Never before was a single nation constructed out of so many diverse and disparate parts. Partitioned at birth on the basis of religion, India now has almost as many Muslims as the Muslim homeland of Pakistan. It has more Christians than Australia, more Buddhists than Tibet, more Sikhs, Jains, and Parsis than any country in the world. The Hindus, nominally the religious “majority,” are divided into tens of thousands of endogamous castes and sects.

…This is an unnatural nation, as well as an unlikely democracy. Never before was a population so poor and so illiterate asked to vote freely to choose who would govern it. Unlike in the West, where the franchise was granted in stages, the Indian constitution immediately gave the vote to every adult regardless of caste, class, education, or gender.

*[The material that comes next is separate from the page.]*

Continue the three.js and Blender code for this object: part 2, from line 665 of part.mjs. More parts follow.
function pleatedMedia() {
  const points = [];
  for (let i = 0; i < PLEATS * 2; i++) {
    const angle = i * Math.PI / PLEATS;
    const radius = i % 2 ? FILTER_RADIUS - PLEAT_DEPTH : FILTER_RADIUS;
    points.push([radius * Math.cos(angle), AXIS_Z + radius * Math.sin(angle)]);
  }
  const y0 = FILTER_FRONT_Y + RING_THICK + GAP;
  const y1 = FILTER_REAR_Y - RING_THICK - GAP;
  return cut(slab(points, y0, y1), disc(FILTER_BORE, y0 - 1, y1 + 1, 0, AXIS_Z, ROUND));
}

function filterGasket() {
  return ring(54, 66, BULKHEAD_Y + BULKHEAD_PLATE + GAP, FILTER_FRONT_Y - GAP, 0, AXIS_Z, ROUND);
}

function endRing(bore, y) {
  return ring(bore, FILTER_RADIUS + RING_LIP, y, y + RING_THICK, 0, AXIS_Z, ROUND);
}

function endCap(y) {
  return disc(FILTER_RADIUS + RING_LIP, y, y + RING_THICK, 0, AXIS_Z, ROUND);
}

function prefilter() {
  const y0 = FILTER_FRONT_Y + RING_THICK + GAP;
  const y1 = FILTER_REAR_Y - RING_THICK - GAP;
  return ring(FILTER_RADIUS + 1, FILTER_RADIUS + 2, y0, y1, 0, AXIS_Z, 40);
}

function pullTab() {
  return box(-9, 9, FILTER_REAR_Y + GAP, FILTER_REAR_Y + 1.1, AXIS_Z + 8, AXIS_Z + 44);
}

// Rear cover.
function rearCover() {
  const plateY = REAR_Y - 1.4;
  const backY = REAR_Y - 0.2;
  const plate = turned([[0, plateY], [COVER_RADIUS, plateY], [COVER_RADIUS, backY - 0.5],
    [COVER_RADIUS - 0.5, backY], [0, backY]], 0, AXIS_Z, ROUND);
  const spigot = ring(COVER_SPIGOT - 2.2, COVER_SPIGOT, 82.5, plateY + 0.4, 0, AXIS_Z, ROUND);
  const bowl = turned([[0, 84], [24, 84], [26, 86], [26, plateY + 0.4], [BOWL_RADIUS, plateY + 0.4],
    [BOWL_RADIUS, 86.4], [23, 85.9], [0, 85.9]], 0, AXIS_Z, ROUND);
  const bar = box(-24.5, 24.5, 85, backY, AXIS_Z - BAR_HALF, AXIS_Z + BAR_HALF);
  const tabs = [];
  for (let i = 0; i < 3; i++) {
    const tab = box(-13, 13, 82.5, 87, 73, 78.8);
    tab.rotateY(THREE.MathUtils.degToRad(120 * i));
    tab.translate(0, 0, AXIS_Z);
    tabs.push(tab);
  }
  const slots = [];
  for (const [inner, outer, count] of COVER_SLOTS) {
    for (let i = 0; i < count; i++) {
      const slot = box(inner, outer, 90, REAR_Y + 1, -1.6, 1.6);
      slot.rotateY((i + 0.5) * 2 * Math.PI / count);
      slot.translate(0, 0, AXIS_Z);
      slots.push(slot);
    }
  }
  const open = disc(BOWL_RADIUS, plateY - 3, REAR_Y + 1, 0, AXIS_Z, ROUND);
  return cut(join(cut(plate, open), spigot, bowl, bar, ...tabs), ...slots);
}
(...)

The books and the review take too much of an uncritical Great Man view of history for my taste, in spite of the fact I take the view more seriously than many social scientists. The review is incoherent at times, but nonetheless an interesting read. I would like to hear what Acemoglu and Robinson would say about the books and India in general.

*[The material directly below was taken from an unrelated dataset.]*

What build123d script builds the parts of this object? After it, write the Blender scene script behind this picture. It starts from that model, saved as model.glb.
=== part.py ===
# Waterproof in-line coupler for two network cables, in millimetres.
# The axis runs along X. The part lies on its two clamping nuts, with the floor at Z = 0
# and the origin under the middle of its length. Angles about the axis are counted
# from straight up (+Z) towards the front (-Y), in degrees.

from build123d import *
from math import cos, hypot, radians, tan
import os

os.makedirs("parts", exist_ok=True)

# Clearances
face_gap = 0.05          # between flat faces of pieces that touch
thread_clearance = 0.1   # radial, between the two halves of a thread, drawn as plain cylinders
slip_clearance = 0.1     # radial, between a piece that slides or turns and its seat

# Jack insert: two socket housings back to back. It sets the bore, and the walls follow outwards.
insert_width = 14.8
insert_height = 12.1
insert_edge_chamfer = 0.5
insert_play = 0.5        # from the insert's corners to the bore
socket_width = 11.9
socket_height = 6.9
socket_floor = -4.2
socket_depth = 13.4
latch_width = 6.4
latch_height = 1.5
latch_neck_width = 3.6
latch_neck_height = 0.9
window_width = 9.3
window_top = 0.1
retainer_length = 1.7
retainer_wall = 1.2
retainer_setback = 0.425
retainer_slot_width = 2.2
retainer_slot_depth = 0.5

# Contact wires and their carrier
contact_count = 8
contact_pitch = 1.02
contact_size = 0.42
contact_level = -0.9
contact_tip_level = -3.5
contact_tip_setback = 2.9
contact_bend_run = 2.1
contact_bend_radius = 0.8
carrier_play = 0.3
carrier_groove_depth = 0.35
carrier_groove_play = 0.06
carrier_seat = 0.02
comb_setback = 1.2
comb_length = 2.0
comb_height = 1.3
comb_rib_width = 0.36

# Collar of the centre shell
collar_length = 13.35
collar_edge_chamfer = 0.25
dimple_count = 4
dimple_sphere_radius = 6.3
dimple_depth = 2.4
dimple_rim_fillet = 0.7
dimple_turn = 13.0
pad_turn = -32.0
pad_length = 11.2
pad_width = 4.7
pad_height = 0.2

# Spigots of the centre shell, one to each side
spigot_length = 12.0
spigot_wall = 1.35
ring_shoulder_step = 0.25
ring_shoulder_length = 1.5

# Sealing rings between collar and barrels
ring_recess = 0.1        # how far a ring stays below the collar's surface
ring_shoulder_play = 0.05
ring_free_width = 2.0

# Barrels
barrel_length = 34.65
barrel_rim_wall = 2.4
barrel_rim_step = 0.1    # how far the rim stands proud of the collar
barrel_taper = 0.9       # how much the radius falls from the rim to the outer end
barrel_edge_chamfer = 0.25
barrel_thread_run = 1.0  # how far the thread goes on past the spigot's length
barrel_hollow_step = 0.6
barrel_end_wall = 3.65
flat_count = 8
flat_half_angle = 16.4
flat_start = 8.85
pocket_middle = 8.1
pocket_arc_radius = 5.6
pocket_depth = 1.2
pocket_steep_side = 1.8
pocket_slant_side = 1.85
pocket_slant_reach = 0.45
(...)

26 thoughts on ““The Republic of India is the most reckless political experiment in human history.”

  1. You had me going there — I thought you were quoting Bayly, and I was going to ask just when Bayly lost his mind, because he seemed sensible enough when I was reading him back in grad school. (Guha, on the other hand, I know nothing about.)

  2. “India inspires–in this citizen at any rate–pride and embarrassment in equal measure”. I just returned to the US after 2 years working in Chennai and I found this sentiment commonplace. The consistently venal character of the politicians standing for office at virtually every level of government evoke resignation among most Indians. There seems little reason to hope for improvement in the political class.

  3. in a similar vein, wud u say, ur body comprises of millions of groups of cells completely different from each other, and therefore, u cannot function as one entity?

    The life that animates ur body, in the case of Bharat is dharmik consciousness nurtured by Samskrti

  4. I’d also be fascinated to hear what A&R would say about India – they don’t mention it once in their book. As I recall, Boix speculates that democracy emerged and consolidated in India because land inequality was relatively low there compared to other countries. But that’s pretty hard to square with what we know from Banerjee and Iyer about the subnational divergence between landlord and non-landlord areas, as well as the major struggles over land reform post-independence…

  5. Honestly? India’s quite culturally coherent, despite all that diversity, and so is China, despite similar levels of multually incomprehensible languages. Contrast the Soviet Union (!!!!), or pretty much any of the colonial nightmare states in Africa, most of which have terrible borders.